** Begin **

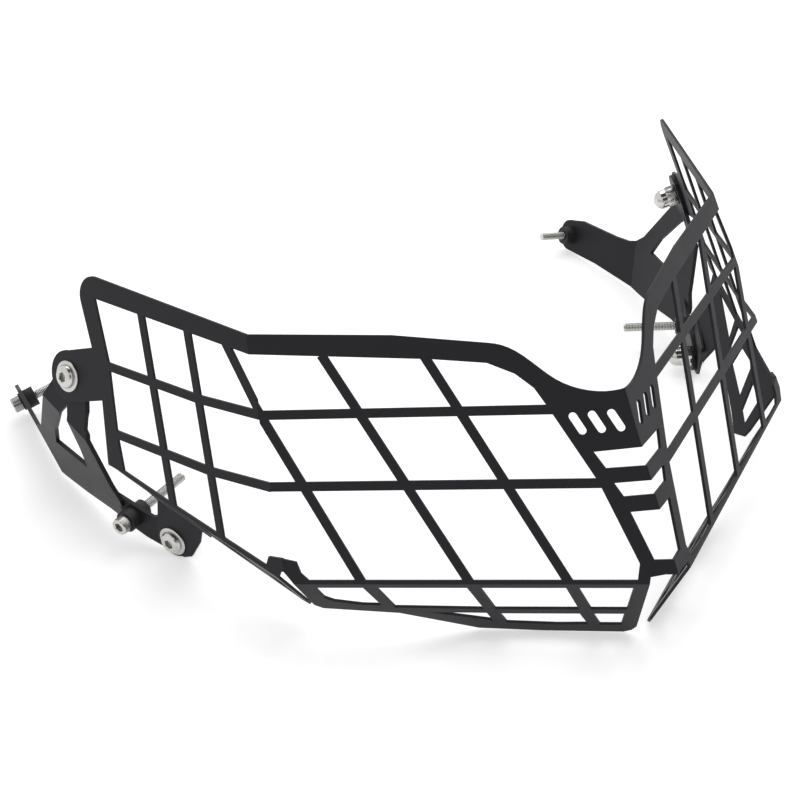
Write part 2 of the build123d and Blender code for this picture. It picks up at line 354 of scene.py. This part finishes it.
def socket(top, apothem, depth):
    """The hexagon key socket: its countersunk mouth, its walls and its drilled bottom."""
    return [
        (apothem + MOUTH_WIDER, top),
        (apothem + LIP_WIDER, top - LIP_DEPTH, True),
        (apothem, top - WALL_DEPTH, True),
        (apothem, top - depth, True),
        (apothem * DRILL_SHARE, top - depth - DRILL_STEP),
        (0, top - depth - DRILL_POINT),
    ]


def bright_steel(name, matrix, lines, gloss):
    """Turned stainless steel, with that many lathe lines to the metre round a matrix's z axis, and
    shade painted into its socket and hollows.
    """
    material, base, surface, place = finish_of(name)
    back = matrix.inverted()
    shift = {"Vector": place, "Location": back.to_translation(), "Rotation": back.to_euler()}
    local = base.node("ShaderNodeMapping", {"vector_type": "POINT"}, shift)
    sideways = base.node(
        "ShaderNodeVectorMath", {"operation": "MULTIPLY"}, {0: local, 1: ACROSS_ONLY}
    )
    spread = base.node("ShaderNodeVectorMath", {"operation": "LENGTH"}, {0: sideways}, "Value")
    stretched = base.node("ShaderNodeCombineXYZ", inputs={"X": spread, "Y": spread * 0.2})
    marks = speckle(base, stretched, lines, 4, 0.65)
    smudge = speckle(base, place, SMUDGES_PER_METRE, 3, 0.6)
    pits = speckle(base, place, PITS_PER_METRE, 2)
    # Painted shade: ambient occlusion darkens the colour in the socket and other hollows; lathe
    # marks and smudges vary the tone at random.
    painted_shade_ao = base.node(
        "ShaderNodeAmbientOcclusion", {"samples": 8}, {"Distance": PAINTED_SHADE_REACH}, "AO"
    )
    tone_and_painted_shade = painted_shade_ao.between(0.25, 1.0) * (marks * 0.35 + smudge * 0.4 + 0.42)
    colour = base.node("ShaderNodeClamp", inputs={0: tone_and_painted_shade}).tint(STEEL_SHADE, STEEL_BRIGHT)
    rough = marks.between(gloss - 0.06, gloss + 0.09) + smudge.between(-0.03, 0.05)
    skin = base.node(
        "ShaderNodeBump",
        inputs={"Strength": 0.35, "Distance": MARK_HEIGHT, "Height": marks + pits * 0.3},
    )
    base.fill(surface, {"Base Color": colour, "Roughness": rough, "Normal": skin, "Metallic": 1.0})
    return material


def fit_piece(name, mesh, matrix, material, node):
    """Put a finished mesh in its place as a bright steel piece that stands for a CAD node."""
    mesh.transform(matrix)
    mesh.materials.clear()
    mesh.materials.append(material)
    piece = new_object(name, mesh)
    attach(piece, "root")
    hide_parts(node)


screw_outline = SCREW_BODY + arc(SCREW_BODY[-1], DOME_SHOULDER, 9) + [DOME_RIM]
screw_outline += socket(top=4.4, apothem=2.5, depth=2.6)
for level, (point, facing) in SCREW_PLACES.items():
    for side, sign in SIDES.items():
        name = f"{level}_screw_{side}"
        where = fastener_frame(point, facing, sign)
        steel = bright_steel(f"{name}_steel", where, lines=2600, gloss=0.24)
        fit_piece(f"{name}_turned", turned(name, screw_outline), where, steel, name)

# The acorn nuts: chromed M8 nuts with a domed cap over the end of each screw, tightened against
# the inside of the bracket. The hexagon's corners are chamfered at both ends.
BOTH_SHEETS = 0.004
NUT_BODY = [
    (0, 13.4), (3.4, 13), (4.05, 12.4), (4.05, 0.5), (4.5, 0), (6.35, 0),
    (6.5, 0.45, True), (6.5, 6.0, True), (6.45, 6.4), (6.2, 6.55), (6.2, 9.0),
]
NUT_CROWN = (0, 15)

nut_outline = NUT_BODY + arc(NUT_BODY[-1], NUT_CROWN, 14)[:-1] + [NUT_CROWN]
for level, (point, facing) in SCREW_PLACES.items():
    for side, sign in SIDES.items():
        name = f"{level}_acorn_nut_{side}"
        where = fastener_frame(point, facing, sign, sink=BOTH_SHEETS, turn=-1)
        steel = bright_steel(f"{name}_steel", where, lines=900, gloss=0.15)
        fit_piece(f"{name}_domed", turned(name, nut_outline), where, steel, name)

# The long mounting bolts: M6 cap head bolts of stainless steel with a knurled head and a reduced
# neck. Their rolled threads stand free inside the brackets, ready for the headlight's bosses.
BOLT_PLACES = {
    "rear": ((0.21463, 0.20099, 0.01288), (0.97566, 0.013, -0.21892), 1.2, 28.8),
    "lower": ((0.1947, 0.03107, 0.01705), (0.86605, -0.49989, -0.0077), 6.5, 43.5),
}
TIP_RADIUS = 2.2
CORE_RADIUS = 2.45
TIP_CHAMFER = 0.35
NECK_RADIUS = 2.65
NECK_END = 9.5
NECK_CHAMFER = 0.2
HEAD_FOOT_RADIUS = 4.75
HEAD_RADIUS = 4.88
HEAD_TOP_RADIUS = 4.2
HEAD_HEIGHT = 6
HEAD_FOOT_CHAMFER = 0.15
HEAD_ROUNDING = 0.75
THREAD_RADIUS = 0.00298
THREAD_PITCH = 0.001
THREAD_DEPTH = 0.0005
THREAD_RUNOUT = 0.8
TURN_STEPS = 24
KNURL_RADIUS = 0.00474
KNURL_ABOVE_SEAT = 0.4
KNURL_BELOW_TOP = 0.9
KNURL_RIBS = 44
KNURL_RIB_RADIUS = 0.00026
TREE_SIZES = (
    "Outer Radius", "Pitch", "Depth", "Top", "Length", "Head Radius", "Head Low", "Head High",
)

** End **

Your goal. Repeat the data verbatim.

Full answer.
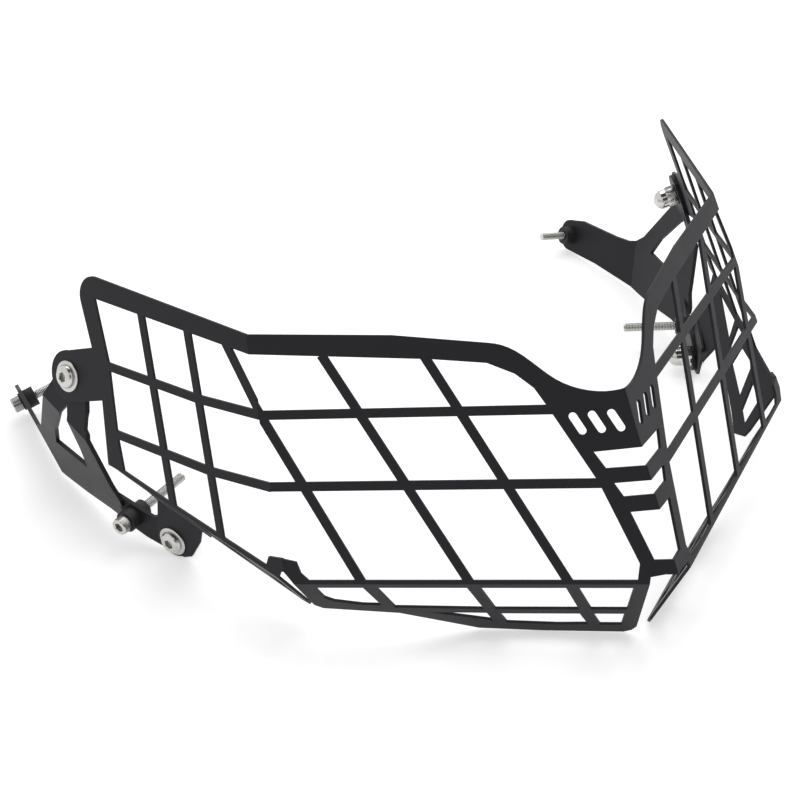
Write part 2 of the build123d and Blender code for this picture. It picks up at line 354 of scene.py. This part finishes it.
def socket(top, apothem, depth):
    """The hexagon key socket: its countersunk mouth, its walls and its drilled bottom."""
    return [
        (apothem + MOUTH_WIDER, top),
        (apothem + LIP_WIDER, top - LIP_DEPTH, True),
        (apothem, top - WALL_DEPTH, True),
        (apothem, top - depth, True),
        (apothem * DRILL_SHARE, top - depth - DRILL_STEP),
        (0, top - depth - DRILL_POINT),
    ]


def bright_steel(name, matrix, lines, gloss):
    """Turned stainless steel, with that many lathe lines to the metre round a matrix's z axis, and
    shade painted into its socket and hollows.
    """
    material, base, surface, place = finish_of(name)
    back = matrix.inverted()
    shift = {"Vector": place, "Location": back.to_translation(), "Rotation": back.to_euler()}
    local = base.node("ShaderNodeMapping", {"vector_type": "POINT"}, shift)
    sideways = base.node(
        "ShaderNodeVectorMath", {"operation": "MULTIPLY"}, {0: local, 1: ACROSS_ONLY}
    )
    spread = base.node("ShaderNodeVectorMath", {"operation": "LENGTH"}, {0: sideways}, "Value")
    stretched = base.node("ShaderNodeCombineXYZ", inputs={"X": spread, "Y": spread * 0.2})
    marks = speckle(base, stretched, lines, 4, 0.65)
    smudge = speckle(base, place, SMUDGES_PER_METRE, 3, 0.6)
    pits = speckle(base, place, PITS_PER_METRE, 2)
    # Painted shade: ambient occlusion darkens the colour in the socket and other hollows; lathe
    # marks and smudges vary the tone at random.
    painted_shade_ao = base.node(
        "ShaderNodeAmbientOcclusion", {"samples": 8}, {"Distance": PAINTED_SHADE_REACH}, "AO"
    )
    tone_and_painted_shade = painted_shade_ao.between(0.25, 1.0) * (marks * 0.35 + smudge * 0.4 + 0.42)
    colour = base.node("ShaderNodeClamp", inputs={0: tone_and_painted_shade}).tint(STEEL_SHADE, STEEL_BRIGHT)
    rough = marks.between(gloss - 0.06, gloss + 0.09) + smudge.between(-0.03, 0.05)
    skin = base.node(
        "ShaderNodeBump",
        inputs={"Strength": 0.35, "Distance": MARK_HEIGHT, "Height": marks + pits * 0.3},
    )
    base.fill(surface, {"Base Color": colour, "Roughness": rough, "Normal": skin, "Metallic": 1.0})
    return material


def fit_piece(name, mesh, matrix, material, node):
    """Put a finished mesh in its place as a bright steel piece that stands for a CAD node."""
    mesh.transform(matrix)
    mesh.materials.clear()
    mesh.materials.append(material)
    piece = new_object(name, mesh)
    attach(piece, "root")
    hide_parts(node)


screw_outline = SCREW_BODY + arc(SCREW_BODY[-1], DOME_SHOULDER, 9) + [DOME_RIM]
screw_outline += socket(top=4.4, apothem=2.5, depth=2.6)
for level, (point, facing) in SCREW_PLACES.items():
    for side, sign in SIDES.items():
        name = f"{level}_screw_{side}"
        where = fastener_frame(point, facing, sign)
        steel = bright_steel(f"{name}_steel", where, lines=2600, gloss=0.24)
        fit_piece(f"{name}_turned", turned(name, screw_outline), where, steel, name)

# The acorn nuts: chromed M8 nuts with a domed cap over the end of each screw, tightened against
# the inside of the bracket. The hexagon's corners are chamfered at both ends.
BOTH_SHEETS = 0.004
NUT_BODY = [
    (0, 13.4), (3.4, 13), (4.05, 12.4), (4.05, 0.5), (4.5, 0), (6.35, 0),
    (6.5, 0.45, True), (6.5, 6.0, True), (6.45, 6.4), (6.2, 6.55), (6.2, 9.0),
]
NUT_CROWN = (0, 15)

nut_outline = NUT_BODY + arc(NUT_BODY[-1], NUT_CROWN, 14)[:-1] + [NUT_CROWN]
for level, (point, facing) in SCREW_PLACES.items():
    for side, sign in SIDES.items():
        name = f"{level}_acorn_nut_{side}"
        where = fastener_frame(point, facing, sign, sink=BOTH_SHEETS, turn=-1)
        steel = bright_steel(f"{name}_steel", where, lines=900, gloss=0.15)
        fit_piece(f"{name}_domed", turned(name, nut_outline), where, steel, name)

# The long mounting bolts: M6 cap head bolts of stainless steel with a knurled head and a reduced
# neck. Their rolled threads stand free inside the brackets, ready for the headlight's bosses.
BOLT_PLACES = {
    "rear": ((0.21463, 0.20099, 0.01288), (0.97566, 0.013, -0.21892), 1.2, 28.8),
    "lower": ((0.1947, 0.03107, 0.01705), (0.86605, -0.49989, -0.0077), 6.5, 43.5),
}
TIP_RADIUS = 2.2
CORE_RADIUS = 2.45
TIP_CHAMFER = 0.35
NECK_RADIUS = 2.65
NECK_END = 9.5
NECK_CHAMFER = 0.2
HEAD_FOOT_RADIUS = 4.75
HEAD_RADIUS = 4.88
HEAD_TOP_RADIUS = 4.2
HEAD_HEIGHT = 6
HEAD_FOOT_CHAMFER = 0.15
HEAD_ROUNDING = 0.75
THREAD_RADIUS = 0.00298
THREAD_PITCH = 0.001
THREAD_DEPTH = 0.0005
THREAD_RUNOUT = 0.8
TURN_STEPS = 24
KNURL_RADIUS = 0.00474
KNURL_ABOVE_SEAT = 0.4
KNURL_BELOW_TOP = 0.9
KNURL_RIBS = 44
KNURL_RIB_RADIUS = 0.00026
TREE_SIZES = (
    "Outer Radius", "Pitch", "Depth", "Top", "Length", "Head Radius", "Head Low", "Head High",
)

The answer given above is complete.